/---
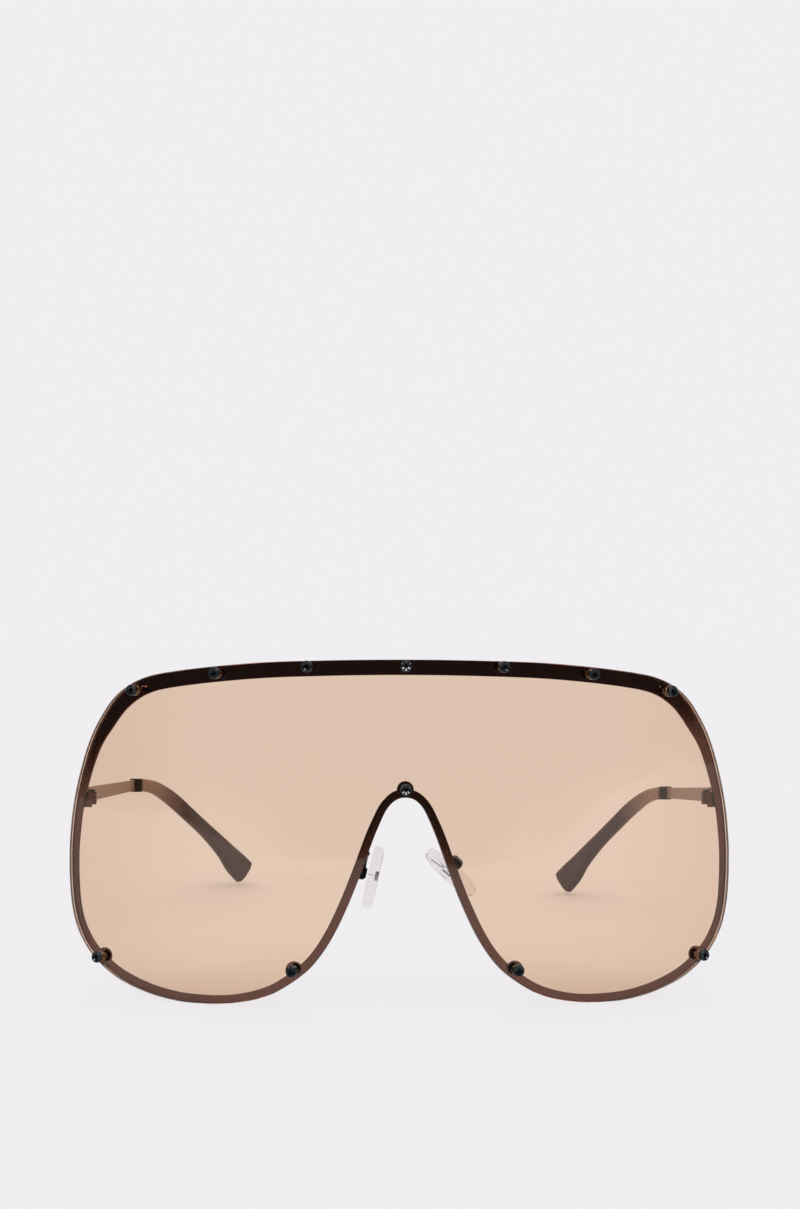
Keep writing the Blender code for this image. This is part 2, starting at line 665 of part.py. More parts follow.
def nose_pad(side, word, place, splay_deg, turn_deg, slide):
    """Arm, box, pin, core and pad of one side. The pad's own axes: Z to the nose, Y along it, X across."""
    centre = Vector((side * place[0], place[1], place[2]))
    splay = math.radians(splay_deg)
    along = Vector((-side * math.sin(splay), 0, math.cos(splay)))
    face = Vector((-side * math.cos(splay), 0, -math.sin(splay)))
    across = along.cross(face)
    axes = Matrix((across, along, face)).transposed().to_4x4()
    twist = Matrix.Rotation(math.radians(turn_deg) * side, 4, "Y")
    at = Matrix.Translation(centre) @ axes @ twist

    low = (-BOX_WIDTH / 2, -BOX_LENGTH / 2, -BOX_BACK)
    holder = box(f"pad_box_{word}", low, (BOX_WIDTH / 2, BOX_LENGTH / 2, BOX_FRONT), "dark")
    bevelled(holder, BOX_BEVEL)
    holder.data.transform(at)
    low = (-BOX_SLOT / 2, -BOX_LENGTH, -EYE_DIAMETER / 2 - BARREL_GAP)
    slot = box("slot", low, (BOX_SLOT / 2, BOX_LENGTH, BOX_FRONT + CUT_OVERRUN))
    slot.data.transform(at)
    cut(holder, slot)
    pin_turn = at @ Matrix.Rotation(math.pi / 2, 4, "Y")
    pin_hole = PAD_PIN_DIAMETER + 2 * THREAD_GAP
    cut(holder, rod("hole", pin_hole, -BOX_WIDTH, BOX_WIDTH, SCREW_SIDES, pin_turn))
    half_pin = BOX_WIDTH / 2 + BOX_BEVEL
    rod(f"pad_pin_{word}", PAD_PIN_DIAMETER, -half_pin, half_pin, SCREW_SIDES, pin_turn, "screw")

    back = PAD_STANDOFF - PAD_THICKNESS / 2
    rings = []
    for level, scale in PAD_LEVEL_SHARES:
        ring = []
        for k in range(PAD_SIDES):
            angle = 2 * math.pi * k / PAD_SIDES
            c, s = math.cos(angle), math.sin(angle)
            reach = (abs(c) ** 2.3 + abs(s) ** 2.3) ** (-1 / 2.3)
            x = PAD_WIDTH / 2 * scale * c * reach
            y = PAD_LENGTH / 2 * scale * s * reach - slide
            ring.append(at @ Vector((x, y, PAD_STANDOFF + level * PAD_THICKNESS)))
        rings.append(ring)
    pad = lofted(f"nose_pad_{word}", rings, "pad")

    deep = back + CORE_DEPTH_SHARE * PAD_THICKNESS
    plate_low = (-CORE_WIDTH / 2, -CORE_LENGTH / 2, deep - CORE_THICKNESS)
    plate_high = (CORE_WIDTH / 2, CORE_LENGTH / 2, deep)
    core = box(f"pad_core_{word}", plate_low, plate_high, "core")
    stem_half = BOX_SLOT / 2 - BARREL_GAP
    stem_reach = EYE_DIAMETER / 3
    stem_high = (stem_half, stem_reach, deep - CORE_THICKNESS / 2)
    join(core, box("stem", (-stem_half, -stem_reach, 0), stem_high))
    eye_turn = Matrix.Rotation(math.pi / 2, 4, "Y")
    eye_half = stem_half - SEAT_GAP
    join(core, rod("eye", EYE_DIAMETER, -eye_half, eye_half, 2 * SCREW_SIDES, eye_turn))
    cut(core, rod("hole", pin_hole, -BOX_WIDTH, BOX_WIDTH, SCREW_SIDES, eye_turn))
    core.data.transform(at)
    gap = SEAT_GAP
    pocket_low = (plate_low[0] - gap, plate_low[1] - gap, back - CUT_OVERRUN)
    pocket_high = (plate_high[0] + gap, plate_high[1] + gap, deep + gap)
    pocket = box("pocket", pocket_low, pocket_high)
    pocket.data.transform(at)
    cut(pad, pocket)
    return [pad, core], centre, (pin_turn.to_3x3() @ Vector((0, 0, 1))), at


def pad_arm(side, word, at, arm_up, weld_share):
    """A bent wire from the back of the band to the upper end of the pad box."""
    flank = dense[int(np.argmin(dense[:, 1])) :]
    edge, width = (float(np.interp(arm_up, flank[:, 1], flank[:, i])) for i in (0, 2))
    start = bend(side * (edge + width * weld_share), arm_up, band_far + SEAT_GAP)
    end = at @ Vector((0, BOX_LENGTH / 2 + SEAT_GAP, 0))
    lead = at @ Vector((0, BOX_LENGTH / 2 + PAD_ARM_LEAD, 0))
    out = Vector((side, 0, 0))
    back = Vector((0, 1, 0))
    reach = end.y - start.y
    bow = [start, start + back * reach * PAD_ARM_LEAD_SHARE, lead, end]
    path = spline([tuple(p) for p in bow], PAD_ARM_STEPS)
    path = path[:: max(1, len(path) // PAD_ARM_STEPS)]
    path = [Vector(p) for p in path]
    path[-1] = end
    rings = []
    side_way = None
    for i, centre in enumerate(path):
        ahead = (path[min(i + 1, len(path) - 1)] - path[max(i - 1, 0)]).normalized()
        if i == 0:
            ahead = back
        side_way = (out if side_way is None else side_way)
        side_way = (side_way - ahead * side_way.dot(ahead)).normalized()
        other = ahead.cross(side_way)
        ring = []
        for k in range(PAD_ARM_SIDES):
            angle = 2 * math.pi * k / PAD_ARM_SIDES
            radius = PAD_ARM_DIAMETER / 2
            ring.append(centre + side_way * radius * math.cos(angle) + other * radius * math.sin(angle))
        rings.append(ring)
    return lofted(f"pad_arm_{word}", rings, "dark")


moving = {}
ARM_WELDS = {"left": (LEFT_ARM_UP, LEFT_WELD_SHARE), "right": (RIGHT_ARM_UP, RIGHT_WELD_SHARE)}
for side, word, slope, inset in (
    (-1, "left", LEFT_TEMPLE_SLOPE_DEG, LEFT_TIP_INSET),
    (1, "right", RIGHT_TEMPLE_SLOPE_DEG, RIGHT_TIP_INSET),
):
    hinge(side, word)
    moving[f"temple_{word}"] = (*temple(side, word, slope, inset), Vector((0, 0, 1)))
for side, word, place, splay, turn, slide in (
    (-1, "left", LEFT_BOX, LEFT_PAD_SPLAY_DEG, LEFT_PAD_TURN_DEG, LEFT_PAD_SLIDE),
    (1, "right", RIGHT_BOX, RIGHT_PAD_SPLAY_DEG, RIGHT_PAD_TURN_DEG, RIGHT_PAD_SLIDE),
):
    pieces, hub, axis, at = nose_pad(side, word, place, splay, turn, slide)
    arm_up, weld_share = ARM_WELDS[word]
    pad_arm(side, word, at, arm_up, weld_share)
    moving[f"pad_{word}"] = (pieces, hub, axis)

# Lean the whole thing back and stand it on its lowest points
lean = Matrix.Rotation(-math.radians(FRONT_LEAN_DEG), 4, "X")
corners = []
for piece in PARTS.objects:
    piece.data.transform(lean)
    corners += [tuple(v.co) for v in piece.data.vertices]
low, high = np.min(corners, axis=0), np.max(corners, axis=0)
shift = Vector((-(low[0] + high[0]) / 2, -(low[1] + high[1]) / 2, -low[2]))
for piece in PARTS.objects:
    piece.data.transform(Matrix.Translation(shift))
print("shift", tuple(shift), "size", high - low)
for body, (pieces, hub, axis) in moving.items():
    hub = shift + lean @ hub
    print(body, "hub", tuple(round(v, 6) for v in hub), "axis", tuple(round(v, 6) for v in lean @ axis))
    for piece in pieces:
        piece.data.transform(Matrix.Translation(-hub))
        piece.location = hub
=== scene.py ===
"""The looks of the wrapped shield sunglasses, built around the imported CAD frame."""

import json
import math

import bmesh
import bpy
import numpy as np
from mathutils import Matrix, Vector


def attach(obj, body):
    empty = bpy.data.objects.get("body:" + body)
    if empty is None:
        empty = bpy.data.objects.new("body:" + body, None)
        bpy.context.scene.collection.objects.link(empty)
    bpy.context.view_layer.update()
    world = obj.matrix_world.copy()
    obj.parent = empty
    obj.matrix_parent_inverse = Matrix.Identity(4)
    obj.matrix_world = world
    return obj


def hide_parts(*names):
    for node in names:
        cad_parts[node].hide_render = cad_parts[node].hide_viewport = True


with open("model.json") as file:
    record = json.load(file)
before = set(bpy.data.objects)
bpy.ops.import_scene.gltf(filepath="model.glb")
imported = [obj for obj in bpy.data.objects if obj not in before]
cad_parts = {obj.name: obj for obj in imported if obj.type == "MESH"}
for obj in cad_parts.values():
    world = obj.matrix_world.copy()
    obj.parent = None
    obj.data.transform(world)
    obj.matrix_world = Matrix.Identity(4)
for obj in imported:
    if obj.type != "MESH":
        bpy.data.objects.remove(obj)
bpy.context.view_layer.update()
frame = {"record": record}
RECORD = frame["record"]

# Camera, from the photograph's framing: its place is measured from the foot of the lens's middle
IMAGE_WIDTH = 800
FOCAL_PIXELS = 2161.902
CAMERA_FROM_LENS = (-0.021302, -0.480035, 0.104331)
CAMERA_YAW_DEG = 2.349
CAMERA_PITCH_DEG = 1.726
CAMERA_ROLL_DEG = 0.280

# Lens, measured along its curve and straight up
LENS_RADIUS = 0.145
LENS_HALF_ARC = 0.0818
LENS_HEIGHT = 0.07745
LENS_THICKNESS = 0.0014
LENS_ROUND = 0.00008
RIM = "ground_rim"
RIM_LEAN = 0.7
FRONT_LEAN_DEG = 4.5
OUTLINE_STEP = 0.0004

# Half outline from the top centre round to the nose arch: across, up, band width
OUTLINE_SHARES = (
    (0.0, 1.0005, 0.96),
    (0.22, 0.998, 0.97),
    (0.43, 0.9905, 0.985),
    (0.66, 0.9675, 0.99),
    (0.764, 0.9445, 1.01),
    (0.842, 0.897, 1.05),
    (0.898, 0.8245, 0.97),
    (0.935, 0.752, 0.76),
    (0.967, 0.654, 0.64),
    (0.988, 0.557, 0.57),
    (0.998, 0.46, 0.53),
    (0.9990, 0.41, 0.505),
    (0.9970, 0.345, 0.50),
    (0.988, 0.268, 0.475),
    (0.966, 0.197, 0.485),
    (0.921, 0.129, 0.52),
    (0.842, 0.0655, 0.55),
    (0.745, 0.0245, 0.53),
    (0.65, 0.0025, 0.52),
    (0.565, -0.003, 0.505),
    (0.50, -0.0008, 0.495),
    (0.455, 0.0050, 0.51),
    (0.405, 0.0163, 0.54),
    (0.351, 0.039, 0.55),
    (0.283, 0.0865, 0.58),
    (0.2395, 0.134, 0.56),
    (0.197, 0.203, 0.56),
    (0.155, 0.2955, 0.57),
    (0.120, 0.3885, 0.565),
    (0.088, 0.4805, 0.56),
    (0.0675, 0.532, 0.54),
    (0.0545, 0.5605, 0.525),
    (0.0405, 0.5805, 0.52),
    (0.022, 0.595, 0.53),
    (0.0, 0.600, 0.54),
)

# Metal band behind the lens
BAND_WIDTH = 0.0036
BAND_THICKNESS = 0.0006
BAND_GAP = 0.00015
BAND_ROUND = 0.00010
TAB_DIAMETER = 0.0038
TAB_PROUD = 0.00008
TAB_ROUND = 0.00012

# Lens screws with their bushings, across and up
TOP_SCREW_SHARES = ((0.0, 0.981), (0.27, 0.980), (0.530, 0.9605), (0.779, 0.9115))
NOSE_SCREW_SHARE = (0.0, 0.6232)
BOTTOM_SCREW_SHARES = ((0.884, 0.1205), (0.309, 0.100))
HEAD_DIAMETER = 0.00265
HEAD_HEIGHT = 0.0013
HEAD_ROUND = 0.0003
SOCKET_DIAMETER = 0.00125
SOCKET_DEPTH = 0.0007
SOCKET_CHAMFER = 0.00034
SOCKET_CORNER_SHARE = 0.45
DISH_DEPTH = 0.00019
SHANK_DIAMETER = 0.0013
SHANK_TAIL = 0.0004
BUSHING_DIAMETER = 0.0026
BUSHING_THICKNESS = 0.0010
BUSHING_ROUND = 0.00018
TURNED_SIDES = 48
HEX_SIDES = 6

# Driver slots of the small screws, as shares of the head's half width
SLOT_WIDTH_SHARE = 1 / 9
SLOT_DEPTH_SHARE = 1 / 5

# Clearances
SEAT_GAP = 0.00003
HOLE_GAP = 0.00012
BARREL_GAP = 0.00006
SWING_GAP = 0.0002
CUT_OVERRUN = 0.001

# Hinge, placed from the end plate at the lens's side
END_PLATE_INSET = 0.0030
HINGE_INSET = 0.00082
HINGE_STANDOFF = 0.00302
HINGE_UP = 0.04535
BARREL_DIAMETER = 0.0023
BARREL_HEIGHT = 0.00304
BARREL_ROUND = 0.00012
MIDDLE_BARREL_SHARE = 0.36
HINGE_PIN_DIAMETER = 0.0010
HINGE_HEAD_DIAMETER = 0.0017
HINGE_HEAD_HEIGHT = 0.0005
END_PLATE_HEIGHT = 0.0035
END_PLATE_WIDTH = 0.0034
END_PLATE_THICKNESS = 0.0010
END_WEB_THICKNESS = 0.0015
LEAF_THICKNESS = 0.0009
LEAF_LENGTH = 0.0072
LEAF_HEIGHT = 0.0026
PLATE_ROUND = 0.00014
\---
WHAT THIS TASK INVOLVES:
Extract exactly and only the span of lines that begins at the line containing "bpy.data.objects.remove(obj)" and ends at the line containing "TAB_ROUND = 0.00012".

RESPONSE:
        bpy.data.objects.remove(obj)
bpy.context.view_layer.update()
frame = {"record": record}
RECORD = frame["record"]

# Camera, from the photograph's framing: its place is measured from the foot of the lens's middle
IMAGE_WIDTH = 800
FOCAL_PIXELS = 2161.902
CAMERA_FROM_LENS = (-0.021302, -0.480035, 0.104331)
CAMERA_YAW_DEG = 2.349
CAMERA_PITCH_DEG = 1.726
CAMERA_ROLL_DEG = 0.280

# Lens, measured along its curve and straight up
LENS_RADIUS = 0.145
LENS_HALF_ARC = 0.0818
LENS_HEIGHT = 0.07745
LENS_THICKNESS = 0.0014
LENS_ROUND = 0.00008
RIM = "ground_rim"
RIM_LEAN = 0.7
FRONT_LEAN_DEG = 4.5
OUTLINE_STEP = 0.0004

# Half outline from the top centre round to the nose arch: across, up, band width
OUTLINE_SHARES = (
    (0.0, 1.0005, 0.96),
    (0.22, 0.998, 0.97),
    (0.43, 0.9905, 0.985),
    (0.66, 0.9675, 0.99),
    (0.764, 0.9445, 1.01),
    (0.842, 0.897, 1.05),
    (0.898, 0.8245, 0.97),
    (0.935, 0.752, 0.76),
    (0.967, 0.654, 0.64),
    (0.988, 0.557, 0.57),
    (0.998, 0.46, 0.53),
    (0.9990, 0.41, 0.505),
    (0.9970, 0.345, 0.50),
    (0.988, 0.268, 0.475),
    (0.966, 0.197, 0.485),
    (0.921, 0.129, 0.52),
    (0.842, 0.0655, 0.55),
    (0.745, 0.0245, 0.53),
    (0.65, 0.0025, 0.52),
    (0.565, -0.003, 0.505),
    (0.50, -0.0008, 0.495),
    (0.455, 0.0050, 0.51),
    (0.405, 0.0163, 0.54),
    (0.351, 0.039, 0.55),
    (0.283, 0.0865, 0.58),
    (0.2395, 0.134, 0.56),
    (0.197, 0.203, 0.56),
    (0.155, 0.2955, 0.57),
    (0.120, 0.3885, 0.565),
    (0.088, 0.4805, 0.56),
    (0.0675, 0.532, 0.54),
    (0.0545, 0.5605, 0.525),
    (0.0405, 0.5805, 0.52),
    (0.022, 0.595, 0.53),
    (0.0, 0.600, 0.54),
)

# Metal band behind the lens
BAND_WIDTH = 0.0036
BAND_THICKNESS = 0.0006
BAND_GAP = 0.00015
BAND_ROUND = 0.00010
TAB_DIAMETER = 0.0038
TAB_PROUD = 0.00008
TAB_ROUND = 0.00012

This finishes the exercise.